Even the new threading work can potentially help X spin off a dedicated
high-priority "update the mouse position, and manipulate window borders and z
order, and never swap this thread out" thread. (I remember the way OS/2 used
to cheat and give extra time slices to anything that got a Presentation
Manager window event, so you could literally speed up your program on a
loaded system by "scrubbing" the mouse across it repeatedly. The resulting
perception was a snappy desktop, whatever the reality was.)

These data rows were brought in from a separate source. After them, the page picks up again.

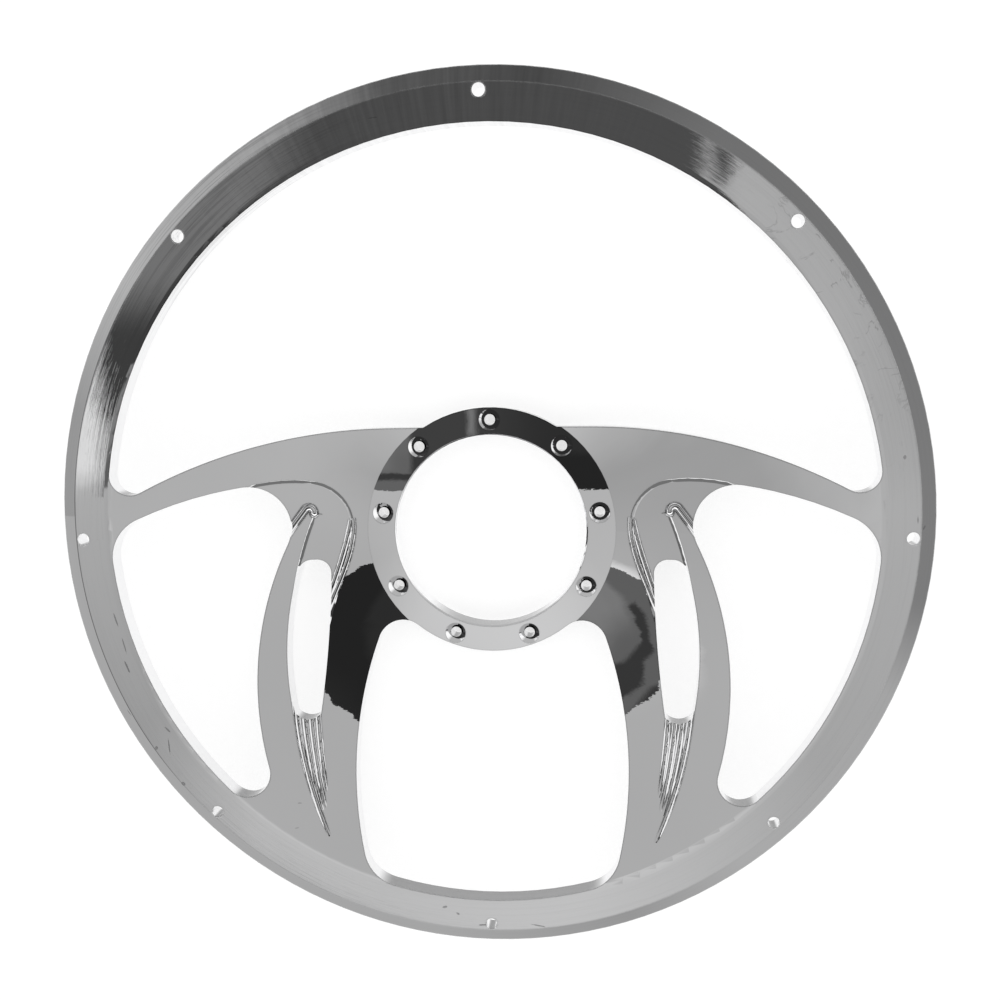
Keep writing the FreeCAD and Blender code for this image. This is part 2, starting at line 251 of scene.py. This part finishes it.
def wear(x, y, ragged, marks, edge):
    worn = None
    for markX, markY, half, degrees, width, depth in marks:
        turn = math.radians(degrees)
        right = x - markX * millimetre
        up = y - markY * millimetre
        along = right * math.cos(turn) + up * math.sin(turn)
        across = up * math.cos(turn) - right * math.sin(turn)
        spread = along * along * (1 / half ** 2) + across * across * (1 / width ** 2)
        spread = spread * (1 / millimetre ** 2)
        mark = (spread + (ragged - 0.5) * edge["ragged"]).fade(*edge["fade"]) * depth
        worn = mark if worn is None else worn.most(mark)
    return worn


def polishedAluminium(values, edgeValues):
    material, sheet = newMaterial("polishedAluminium")
    place, (x, y, z) = coordinates(sheet)
    radius = (x * x + y * y) ** 0.5
    angle = y.angle(x)
    satin = radius.fade(values["satinStart"], values["satinFull"])
    bevel = radius.fade(values["bevelStart"], values["bevelStart"] + values["bevelFade"])
    hub = radius.fade(values["hubEdge"], values["hubEdge"] - values["hubFade"])
    zones = {name: angle.near(math.radians(degrees), reach) for name, (degrees, reach) in rimZones.items()}

    # painted dark lines along the edges, and painted light and shade on the walls
    normal = sheet.node("ShaderNodeNewGeometry", output="Normal")
    rounded = sheet.node("ShaderNodeBevel", {"samples": edgeValues["samples"]}, {"Radius": edgeValues["round"]})
    rise = normal.dot((0, 0, 1))
    # painted reflection: the tone is darkened in a thin line along sharp edges
    paintedEdgeLines = rounded.dot(normal).fade(*edgeValues["lineFade"])
    paintedEdgeLines = paintedEdgeLines * radius.fade(*edgeValues["lineInside"]) * rise.fade(*edgeValues["lineOnFaces"])
    paintedEdgeLines = paintedEdgeLines * (edgeValues["edgeLineShadeTone"] + rounded.dot((0, 1, 0)) * edgeValues["upperEdgeShade"])
    # painted reflection: a dark line on the edge before the bevel, on the left side only
    paintedLeftEdgeLine = radius.near(values["bevelStart"], edgeValues["leftEdgeLineHalf"]) * x.fade(*edgeValues["leftEdgeLineSpan"])
    wall = rise.near(0.0, edgeValues["wallFade"])
    # painted shade: walls that face the top of the picture are darkened
    paintedUpWallShade = wall * normal.dot((0, 1, 0)).fade(*edgeValues["paintedUpWallShade"])

    # turning marks run round the rim, wiping marks across it
    around = sheet.node("ShaderNodeCombineXYZ", None, {
        "X": angle * turnedScale["around"], "Y": radius * turnedScale["across"], "Z": z * turnedScale["across"]})
    acrossRim = sheet.node("ShaderNodeCombineXYZ", None, {
        "X": angle * wipedScale["around"], "Y": radius * wipedScale["across"]})
    turning = around.noise(noises["turning"])
    wiping = acrossRim.noise(noises["wiping"])
    blotches, patches, cloud, waves, grain, ragged = (
        place.noise(noises[name]) for name in ("blotches", "patches", "cloud", "waves", "grain", "ragged"))
    marks = wear(x, y, ragged, wearMarks, wearEdge)
    veins = blotches.near(*values["veinFade"]) * patches.fade(*values["veinPatches"])
    veins = veins * zones["upperRight"] * satin * (1 - bevel)
    scored = turning.fade(*values["scoreFade"]) * satin
    scored = scored * (values["scoreTone"] + zones["upperLeft"] * values["scoreUpperLeft"])
    wiped = satin * zones["top"] * (wiping - 0.5) * values["wipeTone"]

    # real wear marks together with the painted shade on walls facing the top of the picture
    wearAndPaintedShade = scored + veins * values["veinTone"] + marks + wiped + paintedUpWallShade * edgeValues["paintedUpWallShadeTone"]
    # painted light: the walls of the openings are lifted in tone
    shade = values["tone"] + hub * (values["hubTone"] - values["tone"]) + wall * edgeValues["wallPaintedLight"]
    shade = shade + (cloud - 0.5) * values["cloudTone"]
    # the painted edge lines and the painted left edge line darken the colour here
    shade = shade * (1 - wearAndPaintedShade * values["wearAndShadeTone"]) * (1 - paintedEdgeLines) * (1 - paintedLeftEdgeLine * edgeValues["leftEdgeLineTone"])
    colour = sheet.node("ShaderNodeCombineColor", None, {
        "Red": shade, "Green": shade, "Blue": shade * values["blueShare"]})
    rough = values["satin"] - values["polish"] + (turning - 0.5) * values["satinVaries"]
    rough = values["polish"] + satin * rough + marks * values["markRough"] + veins * values["veinRough"]
    height = waves * bumpHeights["waves"] + grain * bumpHeights["grain"]
    height = height + satin * turning * bumpHeights["turning"] - marks * bumpHeights["marks"]
    facing = normal.blend(rounded, radius.fade(*edgeValues["roundOutside"]))        # only the rim's own edge
    bump = sheet.node("ShaderNodeBump", None, {
        "Strength": 1.0, "Distance": 1.0, "Height": height, "Normal": facing})
    finishMaterial(sheet, sheet.node("ShaderNodeBsdfPrincipled", None, {
        "Base Color": colour, "Metallic": 1.0, "Roughness": rough, "Normal": bump}))
    return material


wheelNode = frame["nodes"]["wheel_frame"]
wheelMaterial = polishedAluminium(wheelFinish, wheelEdges)
for slotIndex in range(len(wheelNode.data.materials)):
    wheelNode.data.materials[slotIndex] = wheelMaterial
print("wheel finished")


# studio: pale floor, banded dome, a dark card over the wheel and a low grey ring round it
def stageObject(name, build, material):
    mesh = bpy.data.meshes.new(name)
    build.to_mesh(mesh)
    build.free()
    mesh.materials.append(material)
    made = bpy.data.objects.new(name, mesh)
    bpy.context.scene.collection.objects.link(made)
    return made


def flatPlate(name, plate, material):
    build = bmesh.new()
    bmesh.ops.create_grid(build, x_segments=1, y_segments=1, size=0.5)
    bmesh.ops.scale(build, verts=build.verts, vec=(
        plate["right"] - plate["left"], plate["high"] - plate["low"], 1))
    bmesh.ops.translate(build, verts=build.verts, vec=(
        (plate["left"] + plate["right"]) / 2, (plate["low"] + plate["high"]) / 2, plate["height"]))
    return stageObject(name, build, material)


def onlyInReflections(made):
    made.visible_camera = False
    made.visible_diffuse = False
    made.visible_shadow = False
    made.visible_transmission = False


def toneMaterial(name, pattern):
    material, sheet = newMaterial(name)
    x, y, z = coordinates(sheet)[1]
    finishMaterial(sheet, sheet.node("ShaderNodeEmission", None, {"Strength": pattern(x, y, z)}))
    return material


def roundTones(x, y, tones):
    # tones by degrees from the right, counterclockwise
    share = y.angle(x) / (2 * math.pi) + 0.5
    return share.ramp(sorted((((degrees + 180) % 360) / 360, tone) for degrees, tone in tones))


floor = {
    "left": -3.0, "right": 3.0, "low": -3.0, "high": 3.0,
    "height": -0.0005,
    "tone": 0.42,
    "lift": 0.66,               # added light for camera and mirrors
}


def floorMaterial(values):
    material, sheet = newMaterial("paleFloor")
    tone = values["tone"]
    paths = sheet.tree.nodes.new("ShaderNodeLightPath")
    cameraRay, glossyRay, clearRay = (
        Wire(sheet.tree, paths.outputs[name]) for name in ("Is Camera Ray", "Is Glossy Ray", "Is Transmission Ray"))
    lift = cameraRay.most(glossyRay).most(clearRay) * values["lift"]
    matt = sheet.node("ShaderNodeBsdfDiffuse", None, {"Color": (tone, tone, tone, 1)})
    glow = sheet.node("ShaderNodeEmission", None, {"Color": (1, 1, 1, 1), "Strength": lift})
    finishMaterial(sheet, sheet.node("ShaderNodeAddShader", None, {0: matt, 1: glow}))
    return material


flatPlate("floor", floor, floorMaterial(floor))

# dome: grey ceiling, a shoulder round it, a dark gap and white walls; heights are shares of the radius
dome = {
    "radius": 2.9,
    "segments": (64, 32),
    "ceiling": 0.5,
    "ceilingLow": ((0.0, -0.6), 0.16),          # paler towards the bottom of the picture
    "spot": (248, 74, 4, 9),                    # azimuth, elevation, inner and outer reach in degrees
    "spotTone": 0.12,
    "shoulder": ((10, 0.36), (45, 0.33), (120, 0.4), (174, 0.8), (188, 0.86), (189, 0.5), (216, 0.41), (232, 0.6),
                 (268, 0.66), (302, 0.46), (340, 0.5)),
    "shoulderBelow": (0.975, 0.95),
    "gap": ((0, 0.05), (120, 0.05), (180, 0.05), (210, 0.2), (330, 0.2)),
    "gapBelow": (0.87, 0.83),
    "whiteTop": ((10, 0.71), (170, 0.71), (215, 0.48), (325, 0.48)),
    "whiteFade": (0.02, -0.02),
    "white": 1.15,
    "low": ((0, 1.15), (25, 1.1), (50, 0.5), (130, 0.5), (155, 1.1), (205, 1.1), (235, 0.5), (305, 0.5), (335, 1.1)),
    "lowBelow": (0.42, 0.36),
    "lamps": ((60, 45, 5, 16), (95, 45, 5, 16), (130, 45, 5, 16)),
    "lampTone": 1.3,
}


def domeTones(x, y, z):
    x, y, z = (part / dome["radius"] for part in (x, y, z))

    def patch(azimuth, elevation, inner, outer):
        azimuth, elevation, inner, outer = (math.radians(turn) for turn in (azimuth, elevation, inner, outer))
        flat = math.cos(elevation)
        facing = x * (flat * math.cos(azimuth)) + y * (flat * math.sin(azimuth)) + z * math.sin(elevation)
        return facing.fade(math.cos(outer), math.cos(inner))

    lowSpan, lowTone = dome["ceilingLow"]
    tone = dome["ceiling"] + y.fade(*lowSpan) * lowTone + patch(*dome["spot"]) * dome["spotTone"]
    for band in ("shoulder", "gap"):
        tone = tone + (roundTones(x, y, dome[band]) - tone) * z.fade(*dome[band + "Below"])
    aboveWalls = z - roundTones(x, y, dome["whiteTop"])
    tone = tone + (dome["white"] - tone) * aboveWalls.fade(*dome["whiteFade"])
    tone = tone + (roundTones(x, y, dome["low"]) - tone) * z.fade(*dome["lowBelow"])
    for lamp in dome["lamps"]:
        tone = tone + patch(*lamp) * dome["lampTone"]
    return tone


domeShell = bmesh.new()
bmesh.ops.create_uvsphere(domeShell, u_segments=dome["segments"][0], v_segments=dome["segments"][1],
                          radius=dome["radius"])
onlyInReflections(stageObject("dome", domeShell, toneMaterial("domeTones", domeTones)))

# grey ring, seen in the rim's bevel: darkest at the top, paler at the upper left and the lower right
ring = {
    "radius": 0.30,
    "height": 0.055,
    "segments": 96,
    "tones": ((0, 0.25), (60, 0.2), (85, 0.08), (105, 0.12), (122, 0.42), (148, 0.56), (166, 0.38),
              (200, 0.47), (260, 0.47), (287, 0.38), (304, 0.5), (335, 0.46), (348, 0.25)),
}


def ringTones(x, y, z):
    return roundTones(x, y, ring["tones"])


ringBand = bmesh.new()
bmesh.ops.create_cone(ringBand, cap_ends=False, segments=ring["segments"], radius1=ring["radius"],
                      radius2=ring["radius"], depth=ring["height"])
bmesh.ops.translate(ringBand, verts=ringBand.verts, vec=(0, 0, ring["height"] / 2))
onlyInReflections(stageObject("greyRing", ringBand, toneMaterial("ringTones", ringTones)))

# dark card, seen in hub, legs and the rim's top; each fade is in metres along x or y
card = {
    "left": -0.42, "right": 0.152, "low": -0.044, "high": 0.38,
    "height": 0.65,
    "dark": 0.055,
    "rightX": (-0.10, 0.0), "rightTone": 0.025,                 # darker at the right
    "lowY": (-0.005, -0.015), "lowTone": 0.01,                  # and along the lower edge
    "bandY": (-0.032, -0.036), "bandX": (-0.098, -0.106),       # pale left end with a dark curl in it
    "bulgeX": (-0.135, -0.143), "bulgeY": (-0.029, -0.026),
    "endX": (-0.176, -0.18),
    "paleY": (0.03, 0.02), "paleTone": 0.09,
    "palerX": (-0.145, -0.19), "palerY": (-0.03, -0.02), "palerTone": 0.09,
    "streak": (-0.08, 0.008), "streakY": (0.0, 0.012), "streakTone": 0.14,
    "far": 0.085,                                               # upper part, seen in the rim
    "farY": (0.10, 0.16),
    "farLeftX": (-0.2, -0.28), "farLeftTone": 0.12,
    "farStreak": (0.131, 0.008), "farStreakTone": 0.35,
    "cornerX": (0.099, 0.101), "cornerY": (0.225, 0.215),       # lower right corner, as bright as the ceiling
    "cornerTone": 0.46,
}


def cardTones(x, y, z):
    dark = card["dark"] - x.fade(*card["rightX"]) * card["rightTone"] - y.fade(*card["lowY"]) * card["lowTone"]
    band = y.fade(*card["bandY"]) * x.fade(*card["bandX"])
    bulge = x.fade(*card["bulgeX"]) * y.fade(*card["bulgeY"])
    pale = band.most(bulge).most(x.fade(*card["endX"])) * y.fade(*card["paleY"])
    pale = pale * (card["paleTone"] + x.fade(*card["palerX"]) * y.fade(*card["palerY"]) * card["palerTone"])
    streak = x.near(*card["streak"]) * y.fade(*card["streakY"]) * card["streakTone"]
    tone = dark + pale + streak
    far = card["far"] + x.fade(*card["farLeftX"]) * card["farLeftTone"]
    far = far + x.near(*card["farStreak"]) * card["farStreakTone"]
    tone = tone + (far - tone) * y.fade(*card["farY"])
    return tone + (card["cornerTone"] - tone) * (x.fade(*card["cornerX"]) * y.fade(*card["cornerY"]))


onlyInReflections(flatPlate("darkCard", card, toneMaterial("cardTones", cardTones)))

world = bpy.data.worlds.new("surround")
bpy.context.scene.world = world
world.use_nodes = True
background = world.node_tree.nodes["Background"]
background.inputs["Color"].default_value = (1, 1, 1, 1)
background.inputs["Strength"].default_value = 1.0
bpy.context.scene.view_settings.view_transform = "Standard"
print("studio built")
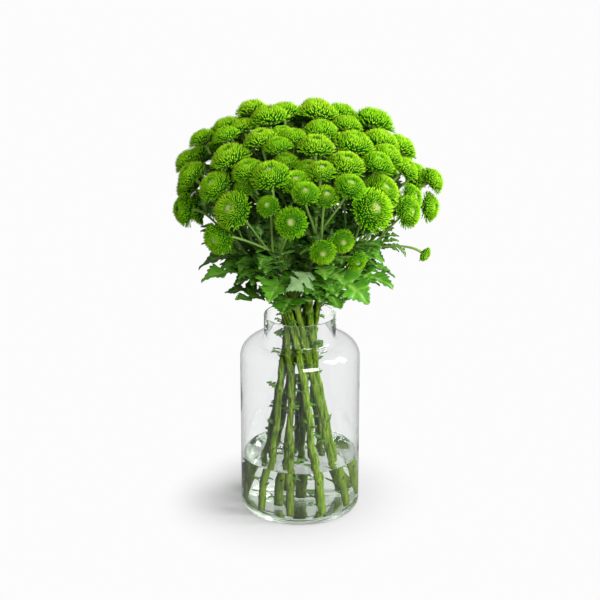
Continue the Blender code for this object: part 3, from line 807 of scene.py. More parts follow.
def solid_rings(name):
    """The points of a leaf's solid, and its rings of four from the base to the tip, as their numbers."""
    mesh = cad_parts[name].data
    keys, index, points = {}, [], []
    for vertex in mesh.vertices:
        key = tuple(round(c * 1e6) for c in vertex.co)
        if key not in keys:
            keys[key] = len(points)
            points.append(np.array(vertex.co))
        index.append(keys[key])
    links = [set() for _ in points]
    for edge in mesh.edges:
        a, b = (index[v] for v in edge.vertices)
        links[a].add(b)
        links[b].add(a)
    points = np.array(points)
    ends = [k for k in range(len(points)) if len(nearest(points, k)) == 4]
    base = min(ends, key=lambda k: np.linalg.norm(points[k, :2]))
    ring = set(nearest(points, base))
    seen, rings = set(ring), [sorted(ring)]
    while len(rings) < len(LEAF_STATIONS):
        ring = set().union(*(links[k] for k in rings[-1])) - seen
        seen |= ring
        rings.append(sorted(ring))
    if any(len(ring) != 4 for ring in rings):
        raise RuntimeError(f"{name} isn't made of rings of four points")
    return points, rings


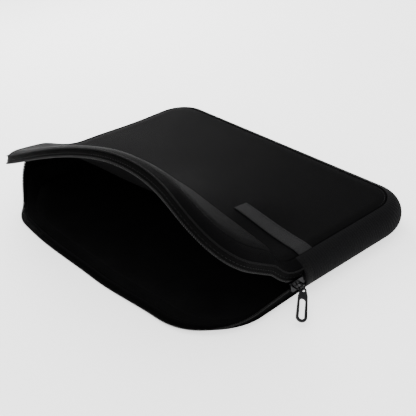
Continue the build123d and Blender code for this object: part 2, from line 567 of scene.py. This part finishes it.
# %% Woven tape and webbing
def woven_finish(name, pitch, light, level):
    """A plain weave: two crossing waves of one pitch."""
    finish = Finish(name, Specular_IOR_Level=level)
    cloth = finish.cloth()
    x, y, _ = finish.split(cloth)
    weave = wave(x + y, pitch) * wave(x - y, pitch)
    fuzz = finish.noise(cloth, 0.5 * mm)
    tones = finish.tone(weave * 0.3 + fuzz * 0.7, (0.003, 0.003, 0.003), (light, light, light * 1.05))
    finish.drive("Base Color", tones)
    finish.drive("Roughness", 0.55 + fuzz * 0.12)
    finish.bump(weave + fuzz * 0.5, 0.12 * mm)
    return finish.material


# %% Nylon coil and thread
def nylon_finish(name, light, roughness):
    """Smooth nylon with a little wear."""
    finish = Finish(name, Specular_IOR_Level=0.12)
    cloth = finish.cloth()
    worn = finish.noise(cloth, 6 * mm)
    finish.drive("Base Color", finish.tone(worn, (0.004, 0.004, 0.004), (light, light, light)))
    finish.drive("Roughness", roughness + worn * 0.12)
    finish.bump(finish.noise(cloth, 0.4 * mm), 0.02 * mm)
    return finish.material


# %% Black nickel
def metal_finish():
    """Dark plated metal, tumbled smooth."""
    finish = Finish("black_nickel", Metallic=1.0)
    place = finish.place()
    tumbled = finish.noise(place, 0.8 * mm, 4.0)
    patches = finish.noise(place, 5 * mm)
    finish.drive("Base Color", finish.tone(patches, (0.006, 0.006, 0.0065), (0.02, 0.02, 0.021)))
    finish.drive("Roughness", 0.22 + tumbled * 0.16)
    finish.bump(tumbled, 0.015 * mm)
    return finish.material


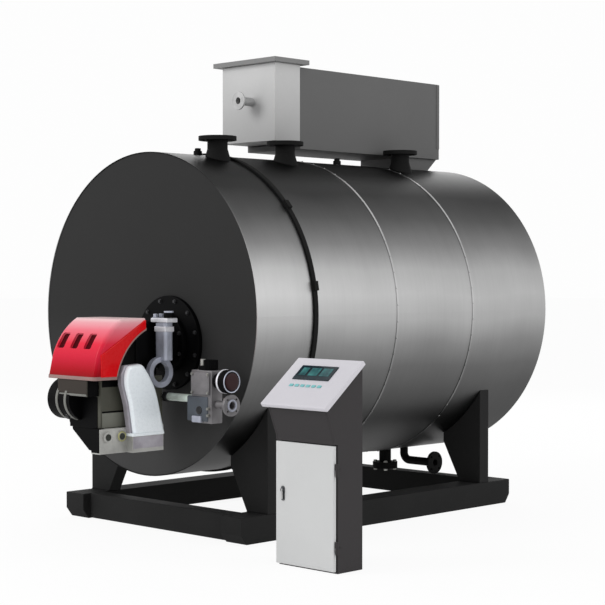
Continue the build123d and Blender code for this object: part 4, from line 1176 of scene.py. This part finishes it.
@dataclass
class Hood(SubAssembly):
    """The burner's red hood: a curved moulding with three slots in its brow."""

    room: Room = field(default_factory=lambda: Room.of("burner_hood"))
    chin: tuple[float, float] = (0.031, 0.132)
    brow: tuple[float, float] = (0.109, 0.272)
    crown: tuple[float, float] = (0.215, 0.360)
    tail: tuple[float, float] = (0.403, 0.290)
    hollow: tuple[float, float] = (0.252, 0.171)
    foot: tuple[float, float] = (0.174, 0.0)
    shoulder: float = 0.026
    slot_angle: float = 147.5
    slot_size: tuple[float, float] = (0.070, 0.108)
    slot_first: float = 0.068
    slot_pitch: float = 0.131
    slot_depth: float = 0.02
    lip: float = 0.016
    lip_proud: float = 0.003
    ridge: tuple[tuple[float, float], tuple[float, float]] = ((0.083, 0.165), (0.370, 0.337))
    ridge_height: float = 0.007

    def build(self) -> None:
        """Models and dresses every piece."""
        low, high = self.room.low, self.room.high
        shell = Piece.of_node("hood_moulding", "burner_hood")
        shell.edges(lambda at, along: abs(along.x) < 0.1 and at.z > low.z + 0.002
                    and (at.y < low.y + self.foot[0] - 0.004 or at.z > high.z - 0.04))
        shell.bevel(self.shoulder, 6).rounded(0.005, 2, 32)
        for cutter in self.slot_blocks("hood_slot", self.slot_depth * 2, 0.0):
            shell.cut_by(cutter.rounded(0.012, 3, 30))
        shell.fit(Palette.HOOD, replaced=["burner_hood"])
        # Dark red liners sunk in the slots paint the shade inside them.
        liners = self.slot_blocks("hood_slot_liner", 0.004, 0.003 - self.slot_depth)
        Piece.merged(liners).fit(Palette.SLOT_SHADE)
        self.side_ridge()
        self.foot_lip()
        self.rear_lip()

    def rear_circle(self) -> tuple[Place, float]:
        """Returns the middle and radius of the hollow rear edge's circle."""
        low = self.room.low
        centre, radius = circle_through(self.tail, self.hollow, self.foot)
        return (self.room.centre.x, low.y + centre.x, low.z + centre.y), radius

    def side_ridge(self) -> None:
        """Adds the raised band on the hood's right side, along its hollow rear edge, in a lighter
        red that paints its highlight.
        """
        low, high = self.room.low, self.room.high
        place, radius = self.rear_circle()
        band = Piece.block("hood_side_ridge", (high.x - 0.01, low.y + 0.05, low.z + 0.012),
                           (high.x + self.ridge_height, low.y + self.tail[0] - 0.004,
                            high.z - 0.012))
        start, end = (Vector((0, low.y + y, low.z + z)) for y, z in self.ridge)
        along = end - start
        band.trim(start, (0, -along.z, along.y))
        band.cut_by(Piece.rod("hollow", Axis.X, (high.x, *place[1:]), radius + 0.006, 0.1, 256))
        band.edges(lambda at, along: at.x > high.x + self.ridge_height - HAIR)
        band.bevel(self.ridge_height * 0.9).fit(Palette.HOOD_SIDE_HIGHLIGHT)

    def slot_blocks(self, name: str, depth: float, rise: float) -> list[Piece]:
        """Returns one block for each slot, lying in the curve of the brow.

        Args:
            name: The blocks' name.
            depth: How thick each block is.
            rise: How far its middle stands off the hood's surface.

        Returns:
            The three blocks.
        """
        low = self.room.low
        centre, radius = circle_through(self.chin, self.brow, self.crown)
        angle = math.radians(self.slot_angle)
        y = low.y + centre.x + (radius + rise) * math.cos(angle)
        z = low.z + centre.y + (radius + rise) * math.sin(angle)
        tilt = about(Axis.X, (0, 0, 0), self.slot_angle - 90)
        half = Vector((*self.slot_size, depth)) / 2
        return [Piece.block(f"{name}_{index}", -half, half).moved(
            shift(low.x + self.slot_first + index * self.slot_pitch, y, z) @ tilt)
            for index in range(3)]

    def foot_lip(self) -> None:
        """Adds the pale rolled lip round the hood's lower edge."""
        low, high, out = self.room.low, self.room.high, self.lip_proud
        lip = Piece.block("hood_foot_lip", (low.x - out, low.y + 0.0005, low.z - 0.006),
                          (high.x + out, low.y + self.foot[0] + out, low.z + self.lip))
        lip.edges(lambda at, along: abs(along.z) > ALONG and at.y < low.y + 0.01)
        lip.bevel(self.shoulder, 5).rounded(0.003, 3).fit(Palette.HOOD_LIP)

    def rear_lip(self) -> None:
        """Adds the pale lip up the hood's hollow rear edge."""
        low = self.room.low
        place, radius = self.rear_circle()
        width = self.room.size.x + 2 * self.lip_proud
        lip = Piece.rod("hood_rear_lip", Axis.X, place, radius + 0.011, width, 256)
        lip.cut_by(Piece.rod("bore", Axis.X, place, radius - 0.003, width * BEYOND, 256))
        lip.trim((0, low.y + self.tail[0], 0), (0, 1, 0))
        lip.trim((0, 0, low.z + self.lip * 0.6), (0, 0, -1))
        lip.rounded(0.002, 2, 40).fit(Palette.HOOD_LIP)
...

Sure there's a psychological "third time's the charm" thing that MS has
conditioned the unwashed masses into believing, and a 3.0 kernel would make a
bigger marketing splash than a 2.6 kernel. And for that reason we should NOT
go to 3.0 until we ARE ready for a horde of desktop users to give Linux a try
(and potentially get burned and run away and hide and never look at us
again). But 2.5 DOES contain some significant attempts at addressing the
needs of desktop (and laptop) users. And THAT is what makes it 3.0 material.
 To me, anyway. :)

Rob

(P.S. The fact Apple's conditioning the market to take unix seriously on the
desktop with OS X is just a case of convenient timing. And now that floppies
have gone the way of the dodo, the conceptual incompatabilty between "mount"
and removable media is largely a question of CDs, which are software
ejected...)

(P.P.S. There was some argument way back that 2.4 should have been 3.0 due
to the amount of new stuff in it. Old hat now, but the residue is a tendency
to compare 2.5 and 2.3 and say "if we didn't do it then, why do it now". But
looking at it the other way, doesn't that just make the jump between 2.0 and
2.5 even bigger, and INCREASE the rationale for calling the new release 3.0?)